Pink gradasi hijau yang mewarnai Mitsuri selalu menjadi bahan perbincangan. Entah iri dengki tidaknya, masyarakat terus menyebar keburukan, dan kekurangan Mitsuri. Seolah menuntut wanita manis itu untuk se'normal' lainnya. Bukankah wajar manusia tidak sempurna? Sampai hati Mitsuri yang terluka akhirnya terselamatkan [Name].

Ankle boots berpita melintasi koridor dekat loker. "Kanae chan!" teriak Mitsuri menebarkan pesona. Harum parfum mahal menyerbak seiring semilir angin meniup.

Wanita yang terpanggil pun menghampiri Mitsuri. "Gimana pekerjaanmu?" tanya Kanae ramah menghangatkan suasana. Sedangkan [Name] berdiri di belakang, kebingungan bagaimana menginterupsi perbincangan keduanya. "Oh! [Name], dia Mitsuri Kanroji chan!" Setelah memberanikan diri bertanya, Kanae bergegas memperkenalkan mereka.

Embel-embel di ujung kalimat Kanae gumamkan pelan. Namun [Name] tetap mendengar 'chan' seksama. Perhatiannya menyelidik kepala hingga ujung, dan beralih ke wajah Mitsuri. Maksudnya, cantik.

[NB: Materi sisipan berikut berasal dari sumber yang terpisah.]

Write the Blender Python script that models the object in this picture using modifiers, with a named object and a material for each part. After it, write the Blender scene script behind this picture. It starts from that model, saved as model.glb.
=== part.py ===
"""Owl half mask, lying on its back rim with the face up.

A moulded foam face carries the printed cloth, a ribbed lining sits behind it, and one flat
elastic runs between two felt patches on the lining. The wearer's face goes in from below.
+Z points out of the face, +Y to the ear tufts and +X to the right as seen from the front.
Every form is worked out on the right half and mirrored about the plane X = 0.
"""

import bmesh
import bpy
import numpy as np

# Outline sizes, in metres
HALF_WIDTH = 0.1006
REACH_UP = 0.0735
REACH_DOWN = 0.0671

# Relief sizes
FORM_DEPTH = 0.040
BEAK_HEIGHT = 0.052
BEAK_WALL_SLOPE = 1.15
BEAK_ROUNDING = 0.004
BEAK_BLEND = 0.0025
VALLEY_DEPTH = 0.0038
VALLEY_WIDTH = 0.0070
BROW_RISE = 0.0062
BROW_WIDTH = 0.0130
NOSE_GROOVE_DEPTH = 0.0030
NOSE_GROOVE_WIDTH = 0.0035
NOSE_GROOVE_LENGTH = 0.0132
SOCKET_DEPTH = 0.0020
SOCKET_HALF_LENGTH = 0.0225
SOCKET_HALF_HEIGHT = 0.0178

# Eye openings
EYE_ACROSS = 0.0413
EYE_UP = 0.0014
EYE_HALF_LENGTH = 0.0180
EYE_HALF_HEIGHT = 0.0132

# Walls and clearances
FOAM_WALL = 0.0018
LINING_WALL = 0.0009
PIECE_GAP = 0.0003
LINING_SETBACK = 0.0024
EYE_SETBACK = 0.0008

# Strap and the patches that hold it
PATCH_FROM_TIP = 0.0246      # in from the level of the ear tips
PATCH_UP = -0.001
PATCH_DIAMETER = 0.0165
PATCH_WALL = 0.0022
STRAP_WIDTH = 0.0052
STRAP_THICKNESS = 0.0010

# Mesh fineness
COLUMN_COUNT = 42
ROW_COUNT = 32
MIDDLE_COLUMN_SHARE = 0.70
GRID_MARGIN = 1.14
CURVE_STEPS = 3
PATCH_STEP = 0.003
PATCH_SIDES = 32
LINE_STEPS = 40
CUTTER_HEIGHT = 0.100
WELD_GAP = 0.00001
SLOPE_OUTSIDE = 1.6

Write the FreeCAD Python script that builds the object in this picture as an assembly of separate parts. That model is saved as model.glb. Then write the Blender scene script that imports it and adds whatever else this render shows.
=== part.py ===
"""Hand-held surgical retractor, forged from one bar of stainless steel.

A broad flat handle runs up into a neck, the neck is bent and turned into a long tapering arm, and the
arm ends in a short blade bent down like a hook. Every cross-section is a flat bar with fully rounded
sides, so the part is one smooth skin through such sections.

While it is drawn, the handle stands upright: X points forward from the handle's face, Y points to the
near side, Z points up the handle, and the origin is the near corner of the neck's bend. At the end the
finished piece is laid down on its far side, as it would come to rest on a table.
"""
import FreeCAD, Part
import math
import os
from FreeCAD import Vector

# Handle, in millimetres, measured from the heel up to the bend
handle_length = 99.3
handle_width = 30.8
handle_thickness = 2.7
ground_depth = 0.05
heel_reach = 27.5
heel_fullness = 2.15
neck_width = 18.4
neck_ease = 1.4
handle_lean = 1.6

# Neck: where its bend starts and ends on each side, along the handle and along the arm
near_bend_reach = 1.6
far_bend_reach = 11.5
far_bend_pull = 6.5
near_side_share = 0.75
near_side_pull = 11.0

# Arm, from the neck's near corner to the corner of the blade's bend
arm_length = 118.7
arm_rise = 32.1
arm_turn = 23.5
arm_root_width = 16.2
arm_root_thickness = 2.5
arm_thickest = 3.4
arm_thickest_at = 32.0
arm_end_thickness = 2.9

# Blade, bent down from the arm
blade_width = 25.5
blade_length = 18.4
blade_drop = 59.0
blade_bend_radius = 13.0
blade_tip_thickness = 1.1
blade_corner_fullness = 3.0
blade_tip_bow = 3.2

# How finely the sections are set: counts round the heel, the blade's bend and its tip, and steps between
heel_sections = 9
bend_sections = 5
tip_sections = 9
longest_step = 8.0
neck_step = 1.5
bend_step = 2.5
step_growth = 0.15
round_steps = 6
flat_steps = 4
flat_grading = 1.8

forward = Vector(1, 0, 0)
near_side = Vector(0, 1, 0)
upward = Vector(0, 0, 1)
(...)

Tertegun rasanya Mitsuri menyadari ke mana [Name] menatap. "Aneh, ya?"

Sungguh ia tidak berniat negative thinking. "A-- Bagus, kok. Aku suka!" puji [Name] menghentikan Kanae yang hendak memeringatinya. "Apa... kau mewarnainya? Di salon mana kau cat rambutmu, sensei?" lanjut [Name] polos. Tidak setitik pun ia berdusta. 

Berbagai ejekan yang sering Mitsuri dengar langsung terulang di kepala. "Gak malu, ya berpenampilan bebas? Guru, kok serasa ngartis." Ucapan paling menyakitkan bagi Mitsuri. Awalnya senyum cukup menjawab sindiran, lalu sampai kapan Mitsuri harus bertahan? Derita yang sedari dulu ditahan terpaksa dibagikan pada Kanae karena sulit menanggung sedih. 

Gosip bukanlah sekadar ucapan. Bukanlah opini. Bukanlah sesuatu yang ingin Mitsuri dengar.

Tidak mengherankan otak Mitsuri penuh insecure toxic. Cukup dunia mengorbankan warga demi kepuasan pribadi. Kemajuan peradaban bukan berarti keegoisan menurun. Manusia tetap sama kapan pun. 

Sejenak Mitsuri ragu. "Apa kau bilang gitu karena takut melukai perasaanku?" 

Kali ini [Name] yang terkejut, dan Kanae ikut terdiam memperhatikan arah pembicaraan  mereka. Cara ia memandang Mitsuri sangat tulus seolah benar jika ia kagum. "Ibuku tegasnya minta ampun! Catok aja diomelin..." Sejujurnya ia tidak mengerti istilah perawatan walau sesekali ia ingin memukau.

"Alami, kok."

Rahangnya terbuka. "Hebat... kau diberkati sekali, sensei." Tercengangnya berubah senyuman lembut. 

Aroma mawar kemudian memasuki penciumannya saat Mitsuri menariknya ke pelukan. "Aw, makasih! Imutnya kamu. Apa kau mau jadi adikku?!" seru Mitsuri perlahan melepaskan dekapan, membiarkan [Name] bernapas sebentar. "Oh, kau belum memberitahuku namamu." Kuku panjang sang pilar menggaruk kepala tidak gatal.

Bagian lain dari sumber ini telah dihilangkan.